2D Convolution Tutorial
==============

This tutorial shows how 2D convolution is implemented using Wave. The implementation lowers convolution into a tiled matrix multiplication using a strategy commonly referred to as **indirect GEMM (iGEMM)**.

The kernel is generated by the function:

.. code-block:: python

   get_igemm_conv2d(...)
This function returns a Wave kernel that computes 2D convolution with a configurable layout and tiling scheme.

What is 2D Convolution?
-----------------------

A 2D convolution slides a filter over a 2D input image or feature map, applying dot products at each location. Each filter produces one output channel.

.. image:: conv_example.gif
    :width: 400
    :alt: Conv gif
    :align: center

The above gif is an example of convolution where the blue matrix is the input matrix, the gray matrix is the filter which is sliding across the input matrix and the green matrix is the output matrix.

Variable Definitions
--------------------

The following table defines the variables used in the convolution shapes:

Variables:

Variables:

* ``N`` - Batch size (number of input images)
* ``H, W`` - Input image height and width
* ``C`` - Number of input channels (e.g., 3 for RGB)
* ``HF, WF`` - Filter (kernel) height and width
* ``NF`` - Number of filters (also the number of output channels)
* ``H_out, W_out`` - Output spatial height and width after convolution

For an input tensor of shape:

  ``(N, H, W, C)``

and a weight tensor of shape:

  ``(HF, WF, C, NF)``

the output has shape:

  ``(N, H_out, W_out, NF)``

where:

.. code-block:: python

    H_OUT = (H + 2 * padding - HF) // stride + 1
    W_OUT = (W + 2 * padding - WF) // stride + 1

Currently Padding can only be set to 0 (no padding).

Lowering to iGEMM
-----------------

To optimize the convolution for GPU execution, we flatten it into a matrix multiplication:

- The input is reshaped to an ``(M × K)`` matrix, where:
  - ``M = N × H_out × W_out`` (one row per output spatial location)
  - ``K = HF × WF × C`` (flattened filter field)
- The filter weights are reshaped to ``(K × NF)``
- The result is an ``(M × NF)`` output matrix

This is then reshaped back to ``(N, H_out, W_out, NF)``.

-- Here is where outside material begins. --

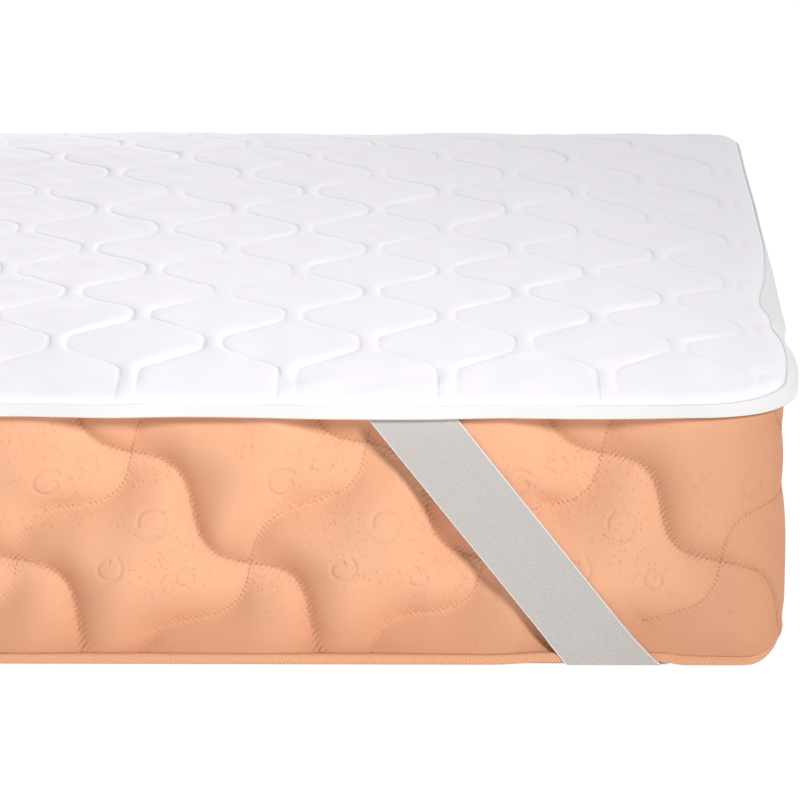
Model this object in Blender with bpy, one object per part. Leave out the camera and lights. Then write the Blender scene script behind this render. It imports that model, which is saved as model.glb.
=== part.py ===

M and K are calculated in the Kernel here using Symbolics:

.. code-block:: python

    SZ_OUT = H_OUT * W_OUT
    K = HF * WF * C
    M = SZ_OUT * N

Wave DSL Implementation
-----------------------

The function defines a kernel with the following key components:

**1. Index Mappings**

Three index mappings define how loop indices correspond to tensor memory accesses:

.. code-block:: python

   x_mapping = tkw.IndexMapping(...)
   w_mapping = tkw.IndexMapping(...)
   out_mapping = tkw.IndexMapping(...)


**2. Loop Nest and MMA**

The kernel loops over the dimension `K`, loading tiles from input and weight tensors, and accumulating partial results using `tkw.mma(...)`. Final results are written using `tkw.write(...)`.

.. code-block:: python

   @tkw.wave(constraints)
   def conv(x, we, out):
       c_reg = tkl.Register[M, NF, output_dtype](0.0)
       @tkw.iterate(K, init_args=[c_reg])
       def repeat(acc):
           a_reg = tkw.read(x, mapping=x_mapping, ...)
           b_reg = tkw.read(we, mapping=w_mapping, ...)
           acc = tkw.mma(a_reg, b_reg, acc)
           return acc
       tkw.write(repeat, out, mapping=out_mapping, ...)


Tiling and Scheduling
---------------------

To optimize performance, the kernel exposes tiling parameters:

- `block_m`, `block_n`, `block_k`: tiling factors for matrix dimensions
- `ratio_m`, `ratio_n`: number of waves per block in M/N directions
- `ELEMS_PER_THREAD`: how many elements each thread processes

These are passed as symbolic constraints and can be tuned per hardware target.


Symbol Table
------------

The function returns both the kernel and a symbol dictionary:

.. code-block:: python

   conv_kernel, symbols = get_igemm_conv2d(...)
   # symbols = { N: 1, C: 3, H: 32, ... }
These values are used during compilation to resolve symbolic shapes.

Summary
-------

The `get_igemm_conv2d` function offers a flexible and tunable approach to implement
2D convolution using the Wave DSL. It transforms the convolution into a matrix multiply,
applies GPU-friendly tiling, and uses register and wave-level operations for efficiency.